§ **Dataset extract**:
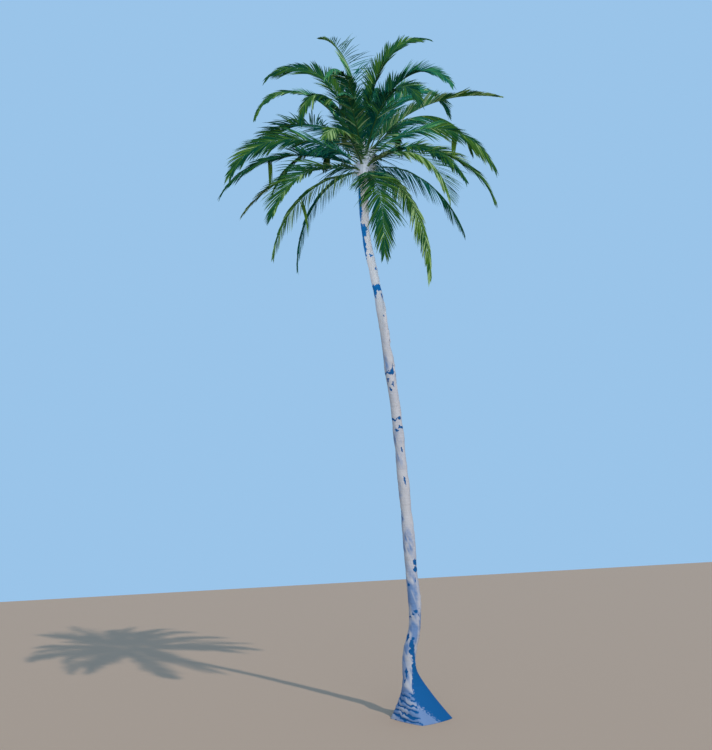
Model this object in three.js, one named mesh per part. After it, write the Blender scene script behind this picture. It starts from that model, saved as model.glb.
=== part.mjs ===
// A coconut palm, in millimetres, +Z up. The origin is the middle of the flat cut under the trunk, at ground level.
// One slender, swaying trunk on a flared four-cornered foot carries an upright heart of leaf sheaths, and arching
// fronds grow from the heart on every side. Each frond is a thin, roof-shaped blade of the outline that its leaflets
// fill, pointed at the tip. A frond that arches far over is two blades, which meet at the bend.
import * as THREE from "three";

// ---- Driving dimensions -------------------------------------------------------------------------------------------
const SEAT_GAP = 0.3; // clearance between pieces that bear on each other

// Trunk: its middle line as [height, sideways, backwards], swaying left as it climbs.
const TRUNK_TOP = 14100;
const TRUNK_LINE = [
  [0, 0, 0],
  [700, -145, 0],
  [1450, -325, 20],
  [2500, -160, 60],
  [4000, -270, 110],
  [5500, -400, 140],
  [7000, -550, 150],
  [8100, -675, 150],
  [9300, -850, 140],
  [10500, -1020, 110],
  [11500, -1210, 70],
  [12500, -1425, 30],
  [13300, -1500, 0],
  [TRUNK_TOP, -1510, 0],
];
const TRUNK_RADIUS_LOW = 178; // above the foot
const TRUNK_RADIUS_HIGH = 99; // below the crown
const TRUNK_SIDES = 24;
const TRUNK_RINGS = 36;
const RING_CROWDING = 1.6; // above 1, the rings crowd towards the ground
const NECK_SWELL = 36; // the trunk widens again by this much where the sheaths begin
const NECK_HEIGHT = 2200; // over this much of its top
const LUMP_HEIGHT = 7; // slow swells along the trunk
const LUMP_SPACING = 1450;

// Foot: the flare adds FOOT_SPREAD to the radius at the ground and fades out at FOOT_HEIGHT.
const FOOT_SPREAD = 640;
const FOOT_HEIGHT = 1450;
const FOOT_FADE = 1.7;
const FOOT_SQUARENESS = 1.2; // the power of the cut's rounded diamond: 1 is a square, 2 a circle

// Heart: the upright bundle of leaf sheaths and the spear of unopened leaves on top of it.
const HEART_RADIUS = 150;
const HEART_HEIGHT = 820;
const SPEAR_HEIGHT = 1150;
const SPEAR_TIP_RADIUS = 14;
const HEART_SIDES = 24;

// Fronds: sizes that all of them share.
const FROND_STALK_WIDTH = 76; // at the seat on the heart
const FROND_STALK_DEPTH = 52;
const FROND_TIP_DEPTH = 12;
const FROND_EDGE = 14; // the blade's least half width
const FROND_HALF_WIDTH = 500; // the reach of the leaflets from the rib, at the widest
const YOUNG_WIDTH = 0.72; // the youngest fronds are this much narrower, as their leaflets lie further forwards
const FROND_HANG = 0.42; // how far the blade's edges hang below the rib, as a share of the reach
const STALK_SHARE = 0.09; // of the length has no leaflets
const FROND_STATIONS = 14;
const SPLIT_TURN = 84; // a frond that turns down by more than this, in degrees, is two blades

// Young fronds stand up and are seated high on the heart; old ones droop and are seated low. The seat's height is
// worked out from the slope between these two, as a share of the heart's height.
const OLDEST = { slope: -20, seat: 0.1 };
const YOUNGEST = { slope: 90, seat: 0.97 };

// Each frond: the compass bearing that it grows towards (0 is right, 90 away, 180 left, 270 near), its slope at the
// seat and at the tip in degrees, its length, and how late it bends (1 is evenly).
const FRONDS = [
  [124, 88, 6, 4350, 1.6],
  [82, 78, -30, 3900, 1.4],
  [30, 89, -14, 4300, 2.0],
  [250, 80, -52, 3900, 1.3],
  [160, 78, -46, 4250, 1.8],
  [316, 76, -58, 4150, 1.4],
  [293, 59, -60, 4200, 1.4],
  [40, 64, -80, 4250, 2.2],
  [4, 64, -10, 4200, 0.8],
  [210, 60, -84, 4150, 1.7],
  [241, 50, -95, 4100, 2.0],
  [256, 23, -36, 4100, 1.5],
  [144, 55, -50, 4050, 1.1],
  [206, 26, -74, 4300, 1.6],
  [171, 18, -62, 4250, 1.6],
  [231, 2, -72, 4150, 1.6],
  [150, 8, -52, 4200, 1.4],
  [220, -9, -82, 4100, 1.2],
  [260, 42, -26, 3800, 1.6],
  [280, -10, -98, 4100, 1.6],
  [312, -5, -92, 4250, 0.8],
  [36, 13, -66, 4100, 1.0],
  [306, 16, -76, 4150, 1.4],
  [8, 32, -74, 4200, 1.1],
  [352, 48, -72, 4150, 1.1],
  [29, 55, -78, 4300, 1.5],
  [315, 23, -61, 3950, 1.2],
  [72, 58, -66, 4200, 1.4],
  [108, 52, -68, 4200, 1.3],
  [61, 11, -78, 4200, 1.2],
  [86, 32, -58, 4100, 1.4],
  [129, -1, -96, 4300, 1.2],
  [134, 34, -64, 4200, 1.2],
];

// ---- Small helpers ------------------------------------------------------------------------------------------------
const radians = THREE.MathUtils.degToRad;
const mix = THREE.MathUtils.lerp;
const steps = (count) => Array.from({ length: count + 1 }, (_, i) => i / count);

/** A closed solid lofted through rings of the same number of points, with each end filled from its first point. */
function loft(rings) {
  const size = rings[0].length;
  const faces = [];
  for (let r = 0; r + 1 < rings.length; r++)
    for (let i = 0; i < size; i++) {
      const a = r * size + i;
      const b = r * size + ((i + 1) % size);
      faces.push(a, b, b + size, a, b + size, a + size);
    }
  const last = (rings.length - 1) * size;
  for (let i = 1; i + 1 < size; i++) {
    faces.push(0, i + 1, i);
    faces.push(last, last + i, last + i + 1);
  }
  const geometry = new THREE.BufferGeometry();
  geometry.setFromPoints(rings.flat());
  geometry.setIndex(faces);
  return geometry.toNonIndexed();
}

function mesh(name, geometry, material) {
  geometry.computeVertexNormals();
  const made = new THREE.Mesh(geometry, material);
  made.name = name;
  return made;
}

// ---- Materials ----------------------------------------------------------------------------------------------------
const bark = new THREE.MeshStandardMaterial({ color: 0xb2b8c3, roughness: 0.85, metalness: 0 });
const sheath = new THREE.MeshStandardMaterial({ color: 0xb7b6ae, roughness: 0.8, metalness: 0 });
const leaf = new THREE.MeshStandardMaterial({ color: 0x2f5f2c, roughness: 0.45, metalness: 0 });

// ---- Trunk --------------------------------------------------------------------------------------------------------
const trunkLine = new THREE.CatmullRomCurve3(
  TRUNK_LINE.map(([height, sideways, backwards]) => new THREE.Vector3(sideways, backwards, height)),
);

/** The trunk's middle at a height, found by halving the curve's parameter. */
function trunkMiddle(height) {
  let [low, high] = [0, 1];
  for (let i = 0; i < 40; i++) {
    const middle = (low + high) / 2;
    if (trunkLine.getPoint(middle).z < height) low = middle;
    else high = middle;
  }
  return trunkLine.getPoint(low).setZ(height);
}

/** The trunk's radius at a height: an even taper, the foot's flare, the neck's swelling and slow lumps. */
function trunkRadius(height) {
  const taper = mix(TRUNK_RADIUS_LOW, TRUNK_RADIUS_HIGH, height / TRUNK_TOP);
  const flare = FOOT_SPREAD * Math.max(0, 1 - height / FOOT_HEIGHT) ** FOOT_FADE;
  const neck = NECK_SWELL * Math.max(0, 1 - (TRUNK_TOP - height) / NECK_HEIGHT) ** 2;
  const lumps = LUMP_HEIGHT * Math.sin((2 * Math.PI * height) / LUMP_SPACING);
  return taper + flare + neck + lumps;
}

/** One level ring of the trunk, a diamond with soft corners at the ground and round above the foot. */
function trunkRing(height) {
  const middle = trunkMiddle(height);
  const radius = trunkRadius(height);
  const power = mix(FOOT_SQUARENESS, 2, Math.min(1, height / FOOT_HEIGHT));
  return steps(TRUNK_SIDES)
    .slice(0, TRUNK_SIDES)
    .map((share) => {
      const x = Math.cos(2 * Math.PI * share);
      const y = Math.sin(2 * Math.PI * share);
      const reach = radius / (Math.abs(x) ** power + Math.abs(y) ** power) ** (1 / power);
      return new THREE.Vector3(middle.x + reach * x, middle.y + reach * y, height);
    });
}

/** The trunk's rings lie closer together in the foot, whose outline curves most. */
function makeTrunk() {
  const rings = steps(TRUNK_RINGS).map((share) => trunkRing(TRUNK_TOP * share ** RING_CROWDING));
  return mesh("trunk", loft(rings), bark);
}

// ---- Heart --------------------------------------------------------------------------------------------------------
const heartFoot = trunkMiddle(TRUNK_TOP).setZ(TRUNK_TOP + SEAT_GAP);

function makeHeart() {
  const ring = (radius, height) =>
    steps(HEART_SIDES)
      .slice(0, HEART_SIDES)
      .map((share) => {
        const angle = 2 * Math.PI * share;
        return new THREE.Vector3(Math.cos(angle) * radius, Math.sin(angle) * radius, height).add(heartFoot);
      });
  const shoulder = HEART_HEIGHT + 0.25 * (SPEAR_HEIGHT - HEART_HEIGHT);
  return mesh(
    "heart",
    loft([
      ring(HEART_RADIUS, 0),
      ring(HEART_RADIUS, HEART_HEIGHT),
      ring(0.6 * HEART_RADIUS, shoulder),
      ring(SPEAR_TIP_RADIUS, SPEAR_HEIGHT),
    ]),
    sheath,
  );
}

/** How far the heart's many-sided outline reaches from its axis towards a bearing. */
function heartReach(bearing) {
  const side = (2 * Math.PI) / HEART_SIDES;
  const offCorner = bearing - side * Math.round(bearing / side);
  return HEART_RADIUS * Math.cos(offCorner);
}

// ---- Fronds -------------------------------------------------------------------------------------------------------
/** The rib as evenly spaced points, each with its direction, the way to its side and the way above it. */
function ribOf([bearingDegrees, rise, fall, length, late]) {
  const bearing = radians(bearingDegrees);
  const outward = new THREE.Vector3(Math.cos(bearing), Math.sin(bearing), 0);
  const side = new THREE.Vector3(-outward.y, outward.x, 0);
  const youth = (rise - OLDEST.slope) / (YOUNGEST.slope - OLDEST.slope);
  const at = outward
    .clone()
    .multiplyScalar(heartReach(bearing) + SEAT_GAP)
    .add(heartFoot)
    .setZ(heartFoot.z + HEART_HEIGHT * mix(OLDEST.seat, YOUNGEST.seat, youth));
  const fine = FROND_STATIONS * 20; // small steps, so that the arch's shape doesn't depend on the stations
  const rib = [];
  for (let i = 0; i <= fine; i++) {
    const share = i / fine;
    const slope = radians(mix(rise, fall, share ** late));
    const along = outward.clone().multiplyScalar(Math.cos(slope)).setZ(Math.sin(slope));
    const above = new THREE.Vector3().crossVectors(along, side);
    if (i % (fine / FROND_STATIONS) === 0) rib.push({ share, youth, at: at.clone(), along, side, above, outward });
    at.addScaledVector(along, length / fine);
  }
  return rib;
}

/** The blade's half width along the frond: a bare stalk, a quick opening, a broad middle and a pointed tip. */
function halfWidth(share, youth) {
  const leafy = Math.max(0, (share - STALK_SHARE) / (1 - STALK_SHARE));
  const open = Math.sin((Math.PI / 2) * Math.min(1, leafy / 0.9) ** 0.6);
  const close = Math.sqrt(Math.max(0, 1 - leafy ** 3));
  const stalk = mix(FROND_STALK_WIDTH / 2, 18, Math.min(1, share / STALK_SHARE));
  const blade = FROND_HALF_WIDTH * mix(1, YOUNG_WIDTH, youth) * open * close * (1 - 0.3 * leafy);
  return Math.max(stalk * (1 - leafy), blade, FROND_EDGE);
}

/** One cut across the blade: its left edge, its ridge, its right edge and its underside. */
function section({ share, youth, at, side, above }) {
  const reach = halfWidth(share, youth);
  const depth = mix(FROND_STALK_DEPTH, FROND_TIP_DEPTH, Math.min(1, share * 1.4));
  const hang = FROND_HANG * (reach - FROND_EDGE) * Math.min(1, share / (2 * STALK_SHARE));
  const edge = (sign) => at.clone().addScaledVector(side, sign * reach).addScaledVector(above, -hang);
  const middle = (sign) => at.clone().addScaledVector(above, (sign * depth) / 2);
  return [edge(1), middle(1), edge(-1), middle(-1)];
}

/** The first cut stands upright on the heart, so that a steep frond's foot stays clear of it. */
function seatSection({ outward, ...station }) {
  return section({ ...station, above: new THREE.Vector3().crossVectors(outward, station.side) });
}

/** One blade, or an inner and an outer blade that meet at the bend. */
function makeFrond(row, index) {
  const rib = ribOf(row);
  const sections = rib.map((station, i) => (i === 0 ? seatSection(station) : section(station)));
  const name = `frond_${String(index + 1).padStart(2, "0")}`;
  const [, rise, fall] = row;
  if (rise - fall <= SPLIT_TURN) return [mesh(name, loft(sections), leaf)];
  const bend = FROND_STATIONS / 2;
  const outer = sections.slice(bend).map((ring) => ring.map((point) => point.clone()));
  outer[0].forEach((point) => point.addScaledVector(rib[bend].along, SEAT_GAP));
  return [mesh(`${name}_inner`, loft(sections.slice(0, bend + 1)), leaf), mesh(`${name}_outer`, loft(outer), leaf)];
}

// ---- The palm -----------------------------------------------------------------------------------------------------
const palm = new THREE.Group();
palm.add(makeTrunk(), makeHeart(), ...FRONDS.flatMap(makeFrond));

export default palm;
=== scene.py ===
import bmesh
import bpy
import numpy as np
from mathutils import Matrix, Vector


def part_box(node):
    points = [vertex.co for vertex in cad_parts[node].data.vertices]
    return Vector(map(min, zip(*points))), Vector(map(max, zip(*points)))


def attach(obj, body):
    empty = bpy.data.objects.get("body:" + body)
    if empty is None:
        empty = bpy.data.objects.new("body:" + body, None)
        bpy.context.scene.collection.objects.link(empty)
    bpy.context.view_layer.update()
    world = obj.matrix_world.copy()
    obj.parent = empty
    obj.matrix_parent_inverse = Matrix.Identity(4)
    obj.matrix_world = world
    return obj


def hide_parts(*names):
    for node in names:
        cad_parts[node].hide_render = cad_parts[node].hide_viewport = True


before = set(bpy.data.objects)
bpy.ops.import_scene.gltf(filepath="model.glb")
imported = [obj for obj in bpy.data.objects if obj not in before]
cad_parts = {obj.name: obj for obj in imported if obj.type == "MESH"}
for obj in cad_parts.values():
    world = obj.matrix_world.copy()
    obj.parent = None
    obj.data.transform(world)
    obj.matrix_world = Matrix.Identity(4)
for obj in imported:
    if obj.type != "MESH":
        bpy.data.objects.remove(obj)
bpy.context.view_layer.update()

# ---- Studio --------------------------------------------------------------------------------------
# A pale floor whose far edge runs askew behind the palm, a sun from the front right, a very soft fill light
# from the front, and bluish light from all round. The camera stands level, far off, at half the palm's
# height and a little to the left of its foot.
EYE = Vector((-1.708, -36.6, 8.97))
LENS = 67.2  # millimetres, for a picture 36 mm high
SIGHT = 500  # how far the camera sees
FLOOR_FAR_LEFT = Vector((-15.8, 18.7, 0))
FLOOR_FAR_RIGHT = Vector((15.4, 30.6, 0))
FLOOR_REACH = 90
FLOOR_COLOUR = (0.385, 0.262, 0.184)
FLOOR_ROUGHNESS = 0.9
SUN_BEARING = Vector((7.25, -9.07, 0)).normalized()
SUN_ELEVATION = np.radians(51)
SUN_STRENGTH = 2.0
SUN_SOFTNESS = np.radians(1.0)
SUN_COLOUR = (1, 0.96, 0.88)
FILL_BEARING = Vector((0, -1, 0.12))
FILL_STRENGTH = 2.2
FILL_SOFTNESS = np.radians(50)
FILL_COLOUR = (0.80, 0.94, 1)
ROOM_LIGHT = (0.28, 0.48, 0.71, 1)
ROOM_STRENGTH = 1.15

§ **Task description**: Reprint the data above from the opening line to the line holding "const HEART_SIDES = 24;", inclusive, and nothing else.

§ **Correct output**:
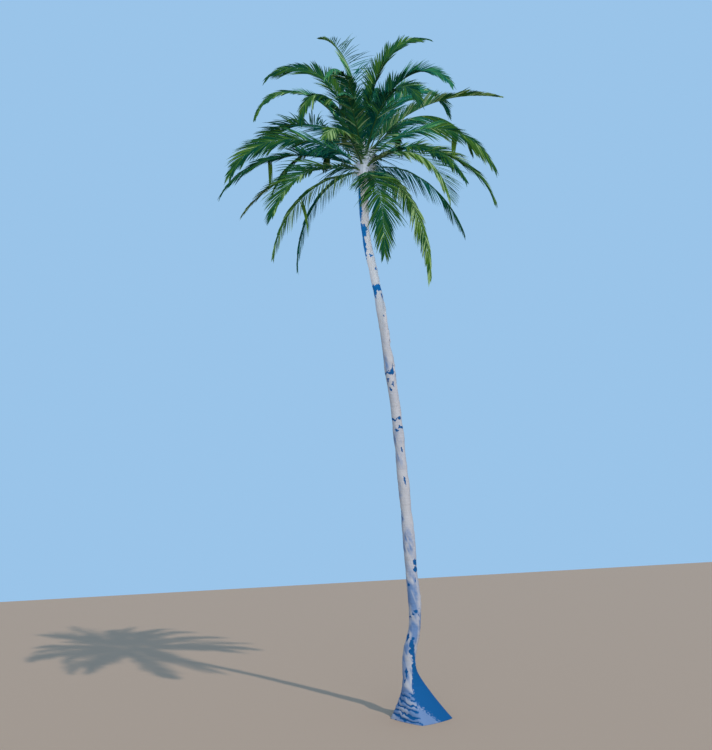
Model this object in three.js, one named mesh per part. After it, write the Blender scene script behind this picture. It starts from that model, saved as model.glb.
=== part.mjs ===
// A coconut palm, in millimetres, +Z up. The origin is the middle of the flat cut under the trunk, at ground level.
// One slender, swaying trunk on a flared four-cornered foot carries an upright heart of leaf sheaths, and arching
// fronds grow from the heart on every side. Each frond is a thin, roof-shaped blade of the outline that its leaflets
// fill, pointed at the tip. A frond that arches far over is two blades, which meet at the bend.
import * as THREE from "three";

// ---- Driving dimensions -------------------------------------------------------------------------------------------
const SEAT_GAP = 0.3; // clearance between pieces that bear on each other

// Trunk: its middle line as [height, sideways, backwards], swaying left as it climbs.
const TRUNK_TOP = 14100;
const TRUNK_LINE = [
  [0, 0, 0],
  [700, -145, 0],
  [1450, -325, 20],
  [2500, -160, 60],
  [4000, -270, 110],
  [5500, -400, 140],
  [7000, -550, 150],
  [8100, -675, 150],
  [9300, -850, 140],
  [10500, -1020, 110],
  [11500, -1210, 70],
  [12500, -1425, 30],
  [13300, -1500, 0],
  [TRUNK_TOP, -1510, 0],
];
const TRUNK_RADIUS_LOW = 178; // above the foot
const TRUNK_RADIUS_HIGH = 99; // below the crown
const TRUNK_SIDES = 24;
const TRUNK_RINGS = 36;
const RING_CROWDING = 1.6; // above 1, the rings crowd towards the ground
const NECK_SWELL = 36; // the trunk widens again by this much where the sheaths begin
const NECK_HEIGHT = 2200; // over this much of its top
const LUMP_HEIGHT = 7; // slow swells along the trunk
const LUMP_SPACING = 1450;

// Foot: the flare adds FOOT_SPREAD to the radius at the ground and fades out at FOOT_HEIGHT.
const FOOT_SPREAD = 640;
const FOOT_HEIGHT = 1450;
const FOOT_FADE = 1.7;
const FOOT_SQUARENESS = 1.2; // the power of the cut's rounded diamond: 1 is a square, 2 a circle

// Heart: the upright bundle of leaf sheaths and the spear of unopened leaves on top of it.
const HEART_RADIUS = 150;
const HEART_HEIGHT = 820;
const SPEAR_HEIGHT = 1150;
const SPEAR_TIP_RADIUS = 14;
const HEART_SIDES = 24;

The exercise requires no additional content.